Abstract

Driven by the growth of the wind power industry during the last decade, the size of wind turbines has grown considerably and single-turbine power can nowadays reach a capacity of 8 MW with rotor diameters exciding 160 m. Rain erosion is a considerable threat to the mechanical integrity of the blades in such equipment. To reduce expensive blade maintenance repairs and to avoid out-of-service periods, energy-absorbing blade coatings are required to protect rotor blades from rain erosion. In this work we describe the design, construction and evaluation of a laboratory setup for fast screening of up to 22 coating samples that is based on water jet slugs.
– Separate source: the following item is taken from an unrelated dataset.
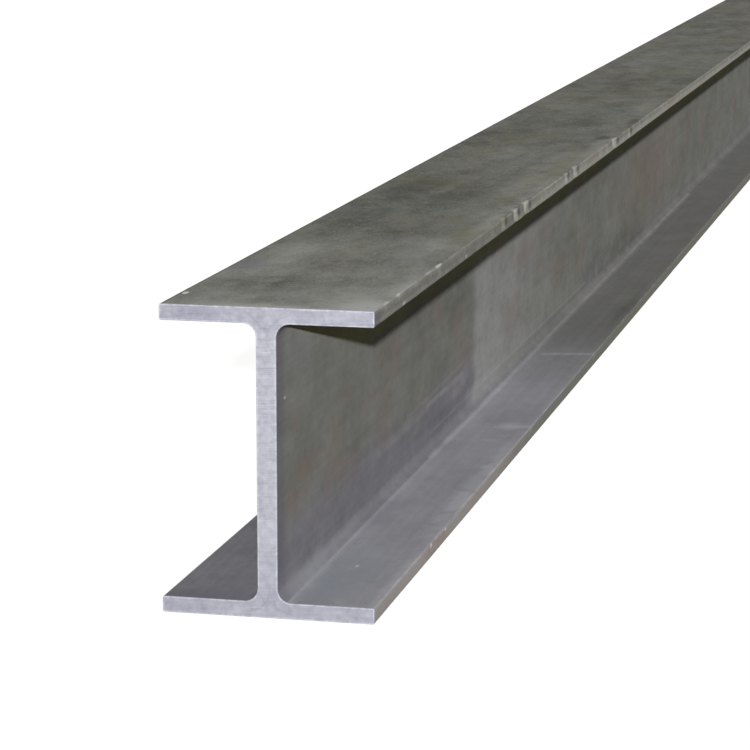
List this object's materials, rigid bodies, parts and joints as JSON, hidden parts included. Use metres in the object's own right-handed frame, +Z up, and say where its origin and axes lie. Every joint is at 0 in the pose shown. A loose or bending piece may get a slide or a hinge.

Our objective is to study the effect of the parameters involved in the rain erosion process and to correlate our experimental results with data obtained with the complex and expensive whirling arm rig, which has become the industry standard method of test for rain erosion. Our results showed that water slug velocity and impact frequency are the most influential parameters in the coating erosion rate. Coating defects, often present on the specimens tested, appeared to play an important role in the erosion mechanism. Two particular experimental blade coatings were investigated using the proposed experimental design. The evaluation of the coatings under conditions where impact frequency and water hammer pressure were “matched” could not be directly correlated with the results obtained with the whirling arm rig. This result may be attributed, among other contributing factors, to the different contact modes in the two setups, i.e. the movement of coated panels against rain drops versus the movement of water drops against coated specimens. Additional factors that require further investigation are the specimen geometries and the potential significance of the presence of a thin water film on the coated surfaces. Our results endorse the complex nature of the rain erosion phenomenon, which is the result of the simultaneous combination of complex mechanisms and as such, it is difficult to reproduce at the laboratory scale.